Approximation and learning with compositional tensor trains
Martin Eigel, Charles Miranda, Anthony Nouy, David Sommer
TL;DR
The paper introduces compositional tensor trains (CTTs) to unify expressivity and efficiency for high-dimensional function approximation by composing low-rank TT layers. It formalizes the CTT framework, demonstrates universal approximation capabilities under mild bases, and provides compression guarantees for layer-wise representations. Two optimization strategies are developed: a Pontryagin-maximum-principle-based approach (via the method of successive approximation) and a layerwise natural-gradient method, both leveraging tensor structure and stable regularization.

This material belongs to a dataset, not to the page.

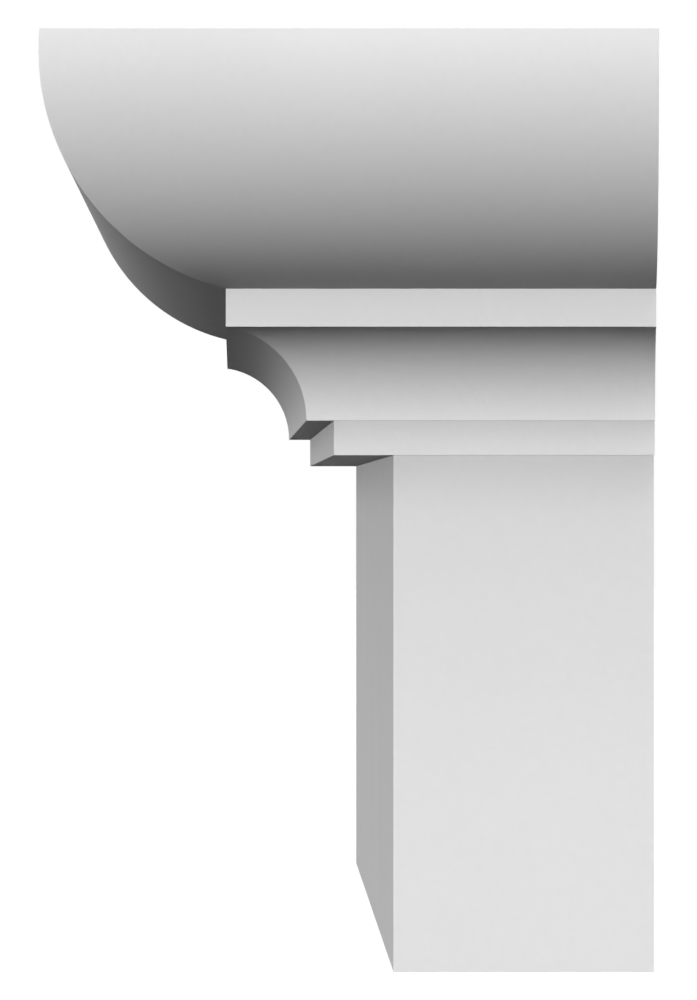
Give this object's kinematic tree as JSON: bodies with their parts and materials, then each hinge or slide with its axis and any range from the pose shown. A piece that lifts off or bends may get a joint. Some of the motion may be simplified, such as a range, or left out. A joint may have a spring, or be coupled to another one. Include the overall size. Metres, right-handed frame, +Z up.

Numerical experiments validate the approach on regression-style tasks, illustrate the benefits of low-rank implementations, and explore the role of random sketching in managing ill-conditioned Gram matrices. Overall, the work proposes a scalable, expressive alternative to standard deep neural networks by marrying compositional models with tensor-algebraic computation.
Abstract
We introduce compositional tensor trains (CTTs) for the approximation of multivariate functions, a class of models obtained by composing low-rank functions in the tensor-train format. This format can encode standard approximation tools, such as (sparse) polynomials, deep neural networks (DNNs) with fixed width, or tensor networks with arbitrary permutation of the inputs, or more general affine coordinate transformations, with similar complexities. This format can be viewed as a DNN with width exponential in the input dimension and structured weights matrices. Compared to DNNs, this format enables controlled compression at the layer level using efficient tensor algebra. On the optimization side, we derive a layerwise algorithm inspired by natural gradient descent, allowing to exploit efficient low-rank tensor algebra. This relies on low-rank estimations of Gram matrices, and tensor structured random sketching. Viewing the format as a discrete dynamical system, we also derive an optimization algorithm inspired by numerical methods in optimal control. Numerical experiments on regression tasks demonstrate the expressivity of the new format and the relevance of the proposed optimization algorithms. Overall, CTTs combine the expressivity of compositional models with the algorithmic efficiency of tensor algebra, offering a scalable alternative to standard deep neural networks.